As for the legislation and the framework before this House, I continue to question why members of the Australian Defence Force and other Public Service agencies are subject to the commission whereas trade union officials, who wield large political power, particularly with this government, are exempt. So I call on this parliament to support amendments to close this obvious and ominous loophole in the framework.

Surely this government's commitment to integrity and anticorruption should adopt a lead-by-example approach, and the unions should be at the forefront of answering the call. The unions and their leaders should have no problem joining the government at the vanguard of this reform, as they play an outsized role in driving and influencing this government. There is no integrity if it is only good for some but not good for all.

I return to my call for self-governance and ordered liberty. I support the institution of this commission. While I have always supported and aspired to the highest levels of integrity and public service in this place, I believe the commission should be fair, consistent and apply to the right constituencies, including trade union leadership.

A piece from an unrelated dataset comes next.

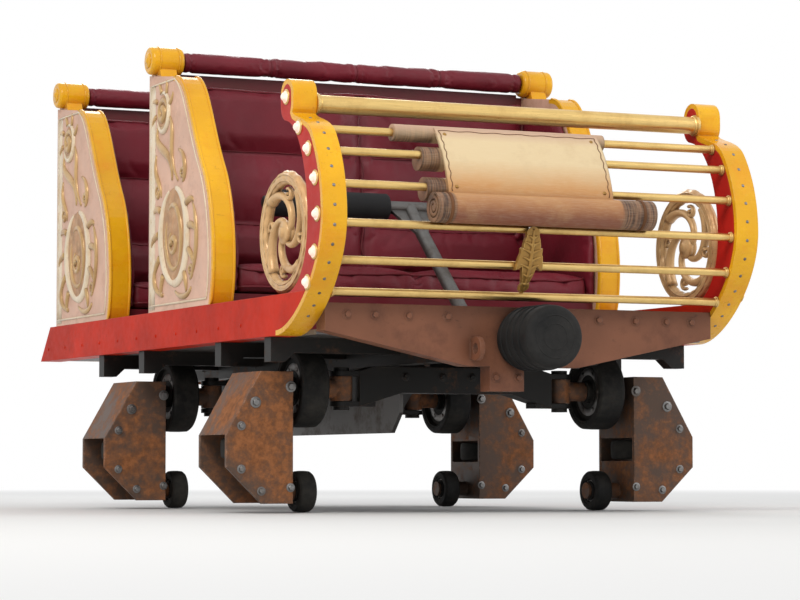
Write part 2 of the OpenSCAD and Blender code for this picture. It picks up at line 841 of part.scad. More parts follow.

However, I believe the best hope we have for curing ourselves of corruption in the heart of government and in the heart of the nation is to defeat its impulses in the hearts of each one of us.

Aleksandr Solzhenitsyn from the Gulag Archipelago said:

The line separating good and evil passes not through states, nor between classes, nor between political parties either—but right through every human heart—and through all human hearts. This line shifts. Inside us, it oscillates with the years. And even within hearts overwhelmed by evil, one small bridgehead of good is retained"

It is a great quote. Again, I wanted to read it today to remind us of what we are called to in this place: high standards of public service, integrity and virtue. It is this private integrity and ordered self-governance that offer the best alternative to pursuing compliance over culture and resigning ourselves to a framework that at best can expose and enforce against wrongdoing but not prevent failures in integrity and the degradation of the Public Service. I thank the House.